Picking the best value of the hyperparameter is choosing among learning algorithms based on their actual predictions. We could, most simply, optimize using a single training / validation split, so \(\mathcal{D}=\mathcal{D}^{\text {train }} \cup \mathcal{D}^{\mathrm{val}}\), and we use the real 01 loss:

\[ \begin{aligned} \lambda^* & =\arg \min _\lambda \mathcal{V}\left(\mathcal{A}_\lambda, \mathcal{L}_{01}, \mathcal{D}^{\text {val }}\right) \\ & =\arg \min _\lambda \mathcal{E}\left(\Theta^*\left(\lambda, \mathcal{D}^{\text {train }}\right), \mathcal{L}_{01}, \mathcal{D}^{\text {val }}\right) \\ & =\arg \min _\lambda \frac{1}{\left|\mathcal{D}_{\text {val }}\right|} \sum_{(x, y) \in \mathcal{D}_{\text {val }}} \mathcal{L}_{01}\left(\sigma\left(\theta^*\left(\lambda, \mathcal{D}^{\text {train }}\right)^{\top} x+\theta_0^*\left(\lambda, \mathcal{D}^{\text {train }}\right)\right), y\right) \end{aligned} \]

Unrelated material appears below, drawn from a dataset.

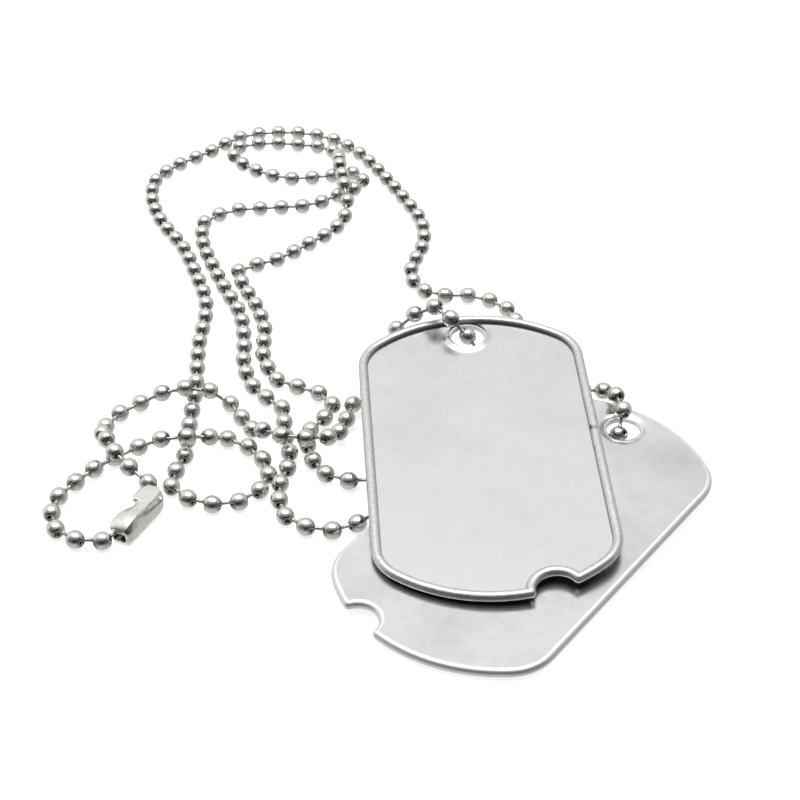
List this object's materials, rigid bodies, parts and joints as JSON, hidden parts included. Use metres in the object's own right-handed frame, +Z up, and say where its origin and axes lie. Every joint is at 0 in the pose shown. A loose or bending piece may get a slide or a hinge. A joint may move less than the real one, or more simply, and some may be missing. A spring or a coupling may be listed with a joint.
{
  "type": "pair of identification dog tags on a ball chain",
  "caption": "Pair of blank steel identification tags with rolled rims, threaded on a closed ball chain with a folded coupling, lying on a flat surface",
  "frame": {"origin": "on the surface that everything lies on, under the middle of the layout's bounding box", "axes": "+Z up, +Y away from the viewer along the layout's length, +X to the viewer's right"},
  "size_m": [0.0793, 0.1281, 0.0106],
  "materials": {
    "tag_steel": "satin stainless sheet with faint smudges",
    "chain_steel": "bright nickel-plated balls",
    "link_steel": "drawn wire",
    "coupling_steel": "bright folded sheet, slightly scuffed"
  },
  "bodies": {
    "root": {"upper_tag": "tag_steel", "lower_tag": "tag_steel", "chain_beads": "chain_steel", "chain_wire": "link_steel", "connector": "coupling_steel"}
  },
  "joints": []
}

It would be much better to select the best \(\lambda\) using multiple runs or cross-validation; that would just be a different choices of the validation procedure \(\mathcal{V}\) in the top line.

Finally! To make a predictor to ship out into the world, we would use all the data we have, \(\mathcal{D}\), to train, using the best hyperparameters we know, and return \[ \Theta^* = \mathcal{A}(\cal D; \lambda^*) \]

What loss function is being optimized inside this algorithm?

Finally, a customer might evaluate this hypothesis on their data, which we have never seen during training or validation, as

\[ \mathcal{E}^\text{test} = \mathcal{E}(\Theta^*, \mathcal{L}_{01}, \cal D^\text{test}) \]

The customer just wants to buy the right stocks! So we use the real \(\mathcal{L}_{01}\) here for validation.